Ballard Brief at BYU: https://ballardbrief.byu.edu/issue-briefs/racial-inequality-...
2018 GAO report: https://www.gao.gov/products/gao-18-258
I've been following the topic for a while as a minority and I worry about this as well as cops in our schools continuously raising the specter of violence and school shootings raising the real concern of violence.
It doesn't feel like expelling students has reduced violence or improved the quality of the day to day when I see the tracking of these issues.
yeah, in what world would that not help? they're not getting kicked out of the school system, just the school. lowest-common-denominator idealism like you are espousing here is one of the primary reasons why schools have gotten so terrible.
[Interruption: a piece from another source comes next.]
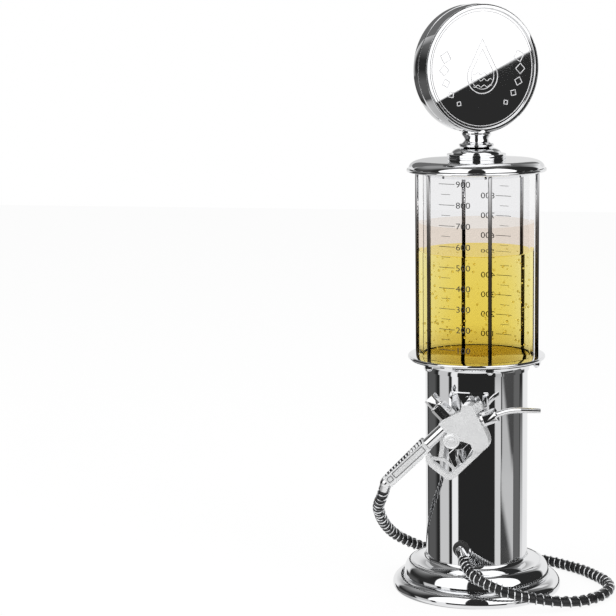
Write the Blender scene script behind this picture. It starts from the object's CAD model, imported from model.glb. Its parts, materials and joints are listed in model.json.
import bmesh
import bpy
import math
import numpy as np
from mathutils import Matrix, Vector
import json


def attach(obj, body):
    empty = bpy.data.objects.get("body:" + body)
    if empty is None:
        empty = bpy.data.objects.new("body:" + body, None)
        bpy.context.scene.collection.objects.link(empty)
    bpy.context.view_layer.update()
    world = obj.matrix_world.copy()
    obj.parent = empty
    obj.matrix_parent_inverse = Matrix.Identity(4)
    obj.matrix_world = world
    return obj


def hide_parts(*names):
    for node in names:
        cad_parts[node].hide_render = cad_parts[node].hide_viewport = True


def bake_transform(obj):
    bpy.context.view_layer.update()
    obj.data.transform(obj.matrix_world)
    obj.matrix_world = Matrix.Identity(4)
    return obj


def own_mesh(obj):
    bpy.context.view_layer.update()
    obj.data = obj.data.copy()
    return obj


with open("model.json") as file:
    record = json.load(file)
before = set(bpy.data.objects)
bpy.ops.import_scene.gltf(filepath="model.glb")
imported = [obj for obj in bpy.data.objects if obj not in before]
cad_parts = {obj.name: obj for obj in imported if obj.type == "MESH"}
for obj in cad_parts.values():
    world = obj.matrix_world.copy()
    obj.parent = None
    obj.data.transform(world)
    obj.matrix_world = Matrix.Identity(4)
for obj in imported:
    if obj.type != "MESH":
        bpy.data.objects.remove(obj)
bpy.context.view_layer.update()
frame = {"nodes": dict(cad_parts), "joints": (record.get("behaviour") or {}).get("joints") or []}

scene = bpy.context.scene
nodes = frame["nodes"]

# ---- Camera ----
# A long lens, a little above the sign's middle, looks slightly down at the dispenser
# from the front and a few degrees to its right.
picture_px = 616
lens_px = 1958.5
film_mm = 36
camera_at = (0.24982, -1.59493, 0.48987)
turn = math.radians(13.8755)
pitch = math.radians(8.814)
roll = math.radians(-0.7648)
look = Vector((-math.sin(turn) * math.cos(pitch), math.cos(turn) * math.cos(pitch), -math.sin(pitch)))
level = Vector((math.cos(turn), math.sin(turn), 0))
above = level.cross(look)
right = level * math.cos(roll) + above * math.sin(roll)
upward = above * math.cos(roll) - level * math.sin(roll)
camera = bpy.data.objects.new("camera", bpy.data.cameras.new("camera"))
camera.data.sensor_width = film_mm
camera.data.lens = film_mm * lens_px / picture_px
camera.data.clip_start = 0.05
camera.matrix_world = Matrix((
    (right.x, upward.x, -look.x, camera_at[0]),
    (right.y, upward.y, -look.y, camera_at[1]),
    (right.z, upward.z, -look.z, camera_at[2]),
    (0, 0, 0, 1)))
scene.collection.objects.link(camera)
scene.camera = camera
scene.view_settings.view_transform = "Standard"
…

Obviously there is a bigger picture in all of this. I don't know what the correct balance is, but assume that all problem kids (for some strict definition of problem) were expelled and placed in a "problem school". I highly doubt that is going to improve that child's life or attitude, but obviously it will help those at the previous school. So we end up with a large number of kids who will almost certainly grow up to be "problem adults", in many cases criminals. Suddenly the problem you solved for the first school is now the problem of society at large.
In a perfect world, most of those problem children would be mentored correctly in regular schools and given a path to a better adult life, and therefore not create a future "problem adult".
In practice, it doesn't seem to work like that, and I agree, "problem children" do cause frictions and disruptions and worse for other children at regular schools.